Tensile and low cycle fatigue properties of nickel-base powder metallurgy superalloy FGH95

The tensile behavior of a nickel-base powder metallurgy (PM) FGH95 superalloy was studied in the temperature range from 420°C to 650°C with strain rate from 0.0001 s^-1 to 0.01 s^-1. The low cycle fatigue (LCF) behavior of this superalloy was investigated in the temperature range from 420°C to 650°C under push-pull mode (R=-1) and pull mode (R=0) at strain rate of 0.001 s^-1. The results of tensile testing show that the effect of strain rate on the Young's modulus, tensile yield strength, and plastic modulus can be neglected in the experimental temperature range.

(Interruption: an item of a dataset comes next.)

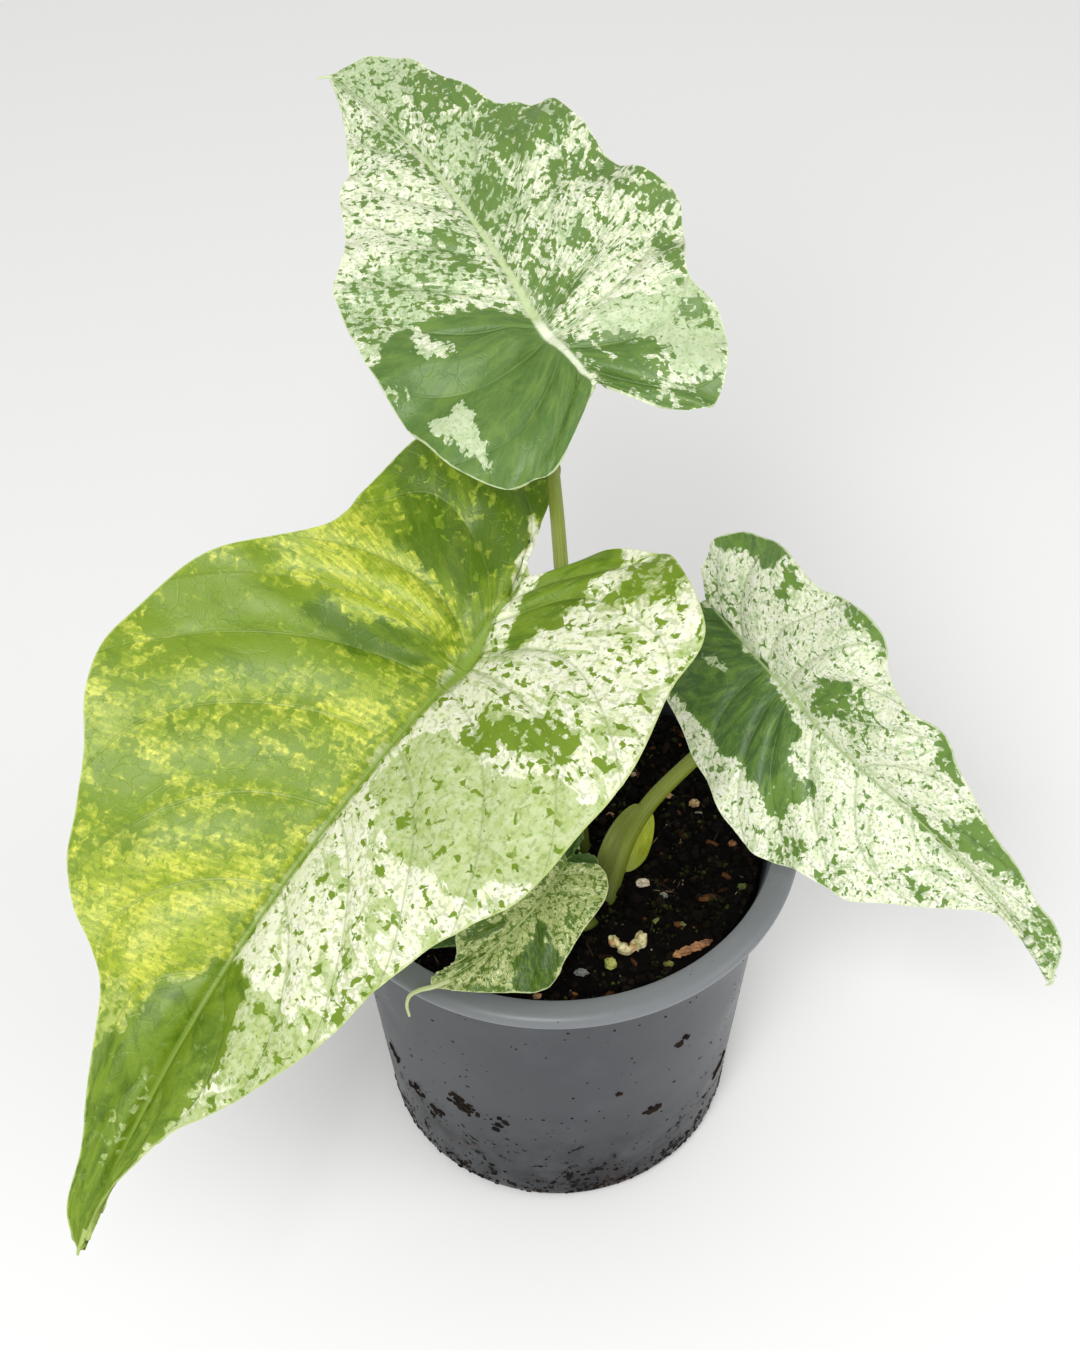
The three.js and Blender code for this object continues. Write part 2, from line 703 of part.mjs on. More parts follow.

And the influence of temperature on the Young's modulus, tensile yield strength, and plastic modulus is not obvious in the strain rate range from 0.0001 s^-1 to 0.01 s^-1. The PM FGH95 is sensitive to the micro-defect, which has a significant deleterious effect on FGH95 material mechanical behavior. The results of LCF reveal that the PM FGH95 is the cyclic hardening material. For mode R=-1, the effect of temperature on LCF life can be neglected; but for mode R=0, the temperature has profound influence on the LCF life. At this case, the LCF life decreases drastically with the temperature increasing. The SEM investigation of LCF specimens shows that there are a lot of cleavages on fracture surface, fatigue striations are absent, and this fracture mode may not involve significant plastic deformation. So the LCF life of PM FGH95 is almost determined by the crack initiation stage.